[<prev] [next>] [<thread-prev] [thread-next>] [day] [month] [year] [list]
Message-ID: <515E22DE.1010207@gmail.com>
Date: Fri, 05 Apr 2013 09:03:26 +0800
From: Simon Jeons <simon.jeons@...il.com>
To: Hugh Dickins <hughd@...gle.com>
CC: "Kirill A. Shutemov" <kirill.shutemov@...ux.intel.com>,
Andrea Arcangeli <aarcange@...hat.com>,
Andrew Morton <akpm@...ux-foundation.org>,
Al Viro <viro@...iv.linux.org.uk>,
Wu Fengguang <fengguang.wu@...el.com>, Jan Kara <jack@...e.cz>,
Mel Gorman <mgorman@...e.de>, linux-mm@...ck.org,
Andi Kleen <ak@...ux.intel.com>,
Matthew Wilcox <matthew.r.wilcox@...el.com>,
"Kirill A. Shutemov" <kirill@...temov.name>,
linux-fsdevel@...r.kernel.org, linux-kernel@...r.kernel.org
Subject: Re: [PATCH, RFC 00/16] Transparent huge page cache
Hi Hugh,
On 01/31/2013 10:12 AM, Hugh Dickins wrote:
> On Tue, 29 Jan 2013, Kirill A. Shutemov wrote:
>> Hugh Dickins wrote:
>>> On Mon, 28 Jan 2013, Kirill A. Shutemov wrote:
>>>> From: "Kirill A. Shutemov" <kirill.shutemov@...ux.intel.com>
>>>>
>>>> Here's first steps towards huge pages in page cache.
>>>>
>>>> The intend of the work is get code ready to enable transparent huge page
>>>> cache for the most simple fs -- ramfs.
>>>>
>>>> It's not yet near feature-complete. It only provides basic infrastructure.

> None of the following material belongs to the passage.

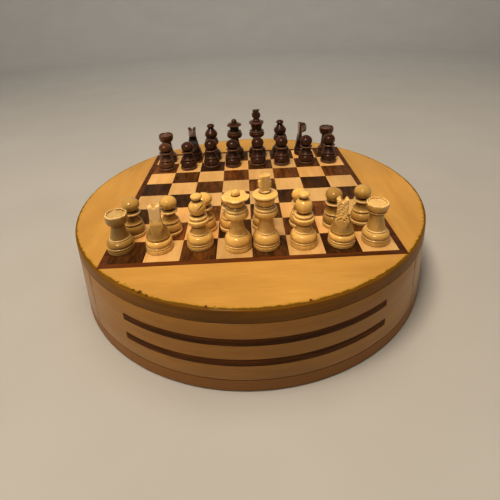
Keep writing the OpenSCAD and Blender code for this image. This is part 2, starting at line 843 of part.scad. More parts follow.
base_board();
felt_pads();
base_screws();
stop_pins();
partition();
left_guide_wall();
right_guide_wall();
left_bent_side();
right_bent_side();
top_board();
margin_front_back();
margin_sides();
dark_band();
dark_squares();
light_squares();
front_drawer_front();
front_drawer_stripes();
front_drawer_walls();
front_drawer_floor();
front_drawer_felt();
back_drawer_front();
back_drawer_stripes();
back_drawer_walls();
back_drawer_floor();
back_drawer_felt();
for (i = [0:7]) white_back(i);
for (i = [0:7]) white_pawn(i);
for (i = [0:7]) dark_back(i);
for (i = [0:7]) dark_pawn(i);
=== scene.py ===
import math
import random

import bmesh
import bpy
import numpy as np
from mathutils import Matrix, Vector, noise


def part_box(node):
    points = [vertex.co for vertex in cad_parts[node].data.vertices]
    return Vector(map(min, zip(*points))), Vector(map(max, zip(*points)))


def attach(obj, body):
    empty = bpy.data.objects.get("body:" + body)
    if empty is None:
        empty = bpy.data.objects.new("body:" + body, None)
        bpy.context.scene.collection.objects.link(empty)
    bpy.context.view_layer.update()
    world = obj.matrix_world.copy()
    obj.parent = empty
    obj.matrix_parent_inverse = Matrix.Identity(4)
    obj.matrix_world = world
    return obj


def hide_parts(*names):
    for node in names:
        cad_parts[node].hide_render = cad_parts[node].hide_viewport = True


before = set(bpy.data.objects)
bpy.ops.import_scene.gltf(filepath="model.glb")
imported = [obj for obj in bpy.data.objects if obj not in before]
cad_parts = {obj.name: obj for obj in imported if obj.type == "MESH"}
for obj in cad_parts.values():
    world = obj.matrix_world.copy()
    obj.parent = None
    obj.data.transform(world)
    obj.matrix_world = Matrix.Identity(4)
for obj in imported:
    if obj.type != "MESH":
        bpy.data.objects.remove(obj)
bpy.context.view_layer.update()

SCENE = bpy.context.scene
MM = 0.001
random.seed(11)

# Sizes in millimetres, most of them as in part.scad
CASE_R = 160.0
SPACE_Z = 10.0
TOP_Z = 57.5
VENEER_Z = 67.4
BOARD_Z = 68.0
CORNER_INSET = 0.9
BAND_W = 4.9
VENEER_JOINT = 0.06
BAND_OUTER = (CASE_R - CORNER_INSET) / math.sqrt(2)
SQUARE = 2 * (BAND_OUTER - BAND_W) / 8
SIDE_T = 6.0
FRONT_T = 10.0
DRAWER_W = 246.0
DRAWER_GAP = 0.4
GUIDE_X = DRAWER_W / 2 + DRAWER_GAP
STRIPE_H = 5.8
STRIPE_T = 1.2
STRIPE_PITCH = 16.8
STRIPE_MID_Z = SPACE_Z + (TOP_Z - SPACE_Z) / 2
STRIPE_HALF_ANGLE = 35.0
BASE_D = 20.8
PAWN_BASE_D = 18.4
DISC_H = 3.2
RING_H = 1.9
GROOVE = 0.45
BEAD_H = 1.4
BEAD_OUT = 0.75
BULB_RISE = 1.4
UNDERCUT = 1.1
RIM_ROUND = 2.0
SOFT_EDGE = 0.16
HEAD_Z, HEAD_R = 32.3, 6.6  # the bishop's head
# Angles in degrees above which an edge stays sharp
SHARP, SHARP_CASE = 38.0, 50.0

FILES = "abcdefgh"
BACK_RANK = ["rook", "knight", "bishop", "queen", "king", "bishop", "knight", "rook"]
# The way that each man of the back rank faces, in degrees, from file a to file h
TURNS = {"white": [20, 96, -5, 0, 8, 150, 74, 35], "dark": [10, -88, 60, 20, -12, 200, 4, 30]}
# Men that differ from the others of their kind, and how far a man's wood has darkened, from 0 to 1
SPECIAL = {"white_knight_g": "knight_cut", "white_rook_a": "rook_low", "dark_pawn_a": "pawn_low",
           "dark_pawn_b": "pawn_low", "dark_pawn_d": "pawn_low"}
TONES = {"white_rook_a": 0.8, "white_rook_h": 0.35, "white_pawn_a": 0.6, "white_pawn_b": 0.3, "white_pawn_g": 0.7,
         "white_pawn_h": 0.5, "white_knight_b": 0.0, "dark_pawn_a": 0.6, "dark_rook_a": 0.5}
NEW_TONE = 0.1
# Angles of the scallops in the queen's rim, and of the notches in the rook's: angle, half width and depth
SCALLOPS = [math.radians(a) for a in (-122, -57, 28, 92, 152)]
NOTCHES = [(22, 5, 1.2), (97, 8, 1.2), (165, 7, 1.4), (236, 17, 0.7), (279, 4, 0.4), (318, 7, 1.0)]
# Dings in the rim of the top: place and size in metres
DINGS = [((-0.0752, -0.1388, 0.068), 0.0019), ((-0.08, -0.1364, 0.068), 0.0012), ((-0.07, -0.1424, 0.068), 0.0012),
         ((-0.0305, -0.155, 0.068), 0.0012), ((0.0346, -0.154, 0.068), 0.0012), ((-0.0925, -0.1275, 0.068), 0.0009)]

# The camera as fitted to the photograph: its axes, place in metres and lens
CAMERA_AXES = ((0.99883285, -0.02388002, -0.04198433), (0.04758822, 0.33781683, 0.94000806),
               (-0.00826439, -0.94090889, 0.33855895))
CAMERA_PLACE = (-0.000575, -0.34939, 0.242057)
FOCAL_PX, PICTURE_PX, SENSOR_MM = 392.348, 500, 36.0
SHIFT_Y = -0.21

MIDDLE = (0, 0, 0.06)
WARM, CREAM = (1.0, 0.88, 0.72), (1.0, 0.92, 0.82)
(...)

>>>> At the moment we can read, write and truncate file on ramfs with huge pages in
>>>> page cache. The most interesting part, mmap(), is not yet there. For now
>>>> we split huge page on mmap() attempt.
>>>>
>>>> I can't say that I see whole picture. I'm not sure if I understand locking
>>>> model around split_huge_page(). Probably, not.
>>>> Andrea, could you check if it looks correct?
>>>>
>>>> Next steps (not necessary in this order):
>>>> - mmap();
>>>> - migration (?);
>>>> - collapse;
>>>> - stats, knobs, etc.;
>>>> - tmpfs/shmem enabling;
>>>> - ...
>>>>
>>>> Kirill A. Shutemov (16):
>>>> block: implement add_bdi_stat()
>>>> mm: implement zero_huge_user_segment and friends
>>>> mm: drop actor argument of do_generic_file_read()
>>>> radix-tree: implement preload for multiple contiguous elements
>>>> thp, mm: basic defines for transparent huge page cache
>>>> thp, mm: rewrite add_to_page_cache_locked() to support huge pages
>>>> thp, mm: rewrite delete_from_page_cache() to support huge pages
>>>> thp, mm: locking tail page is a bug
>>>> thp, mm: handle tail pages in page_cache_get_speculative()
>>>> thp, mm: implement grab_cache_huge_page_write_begin()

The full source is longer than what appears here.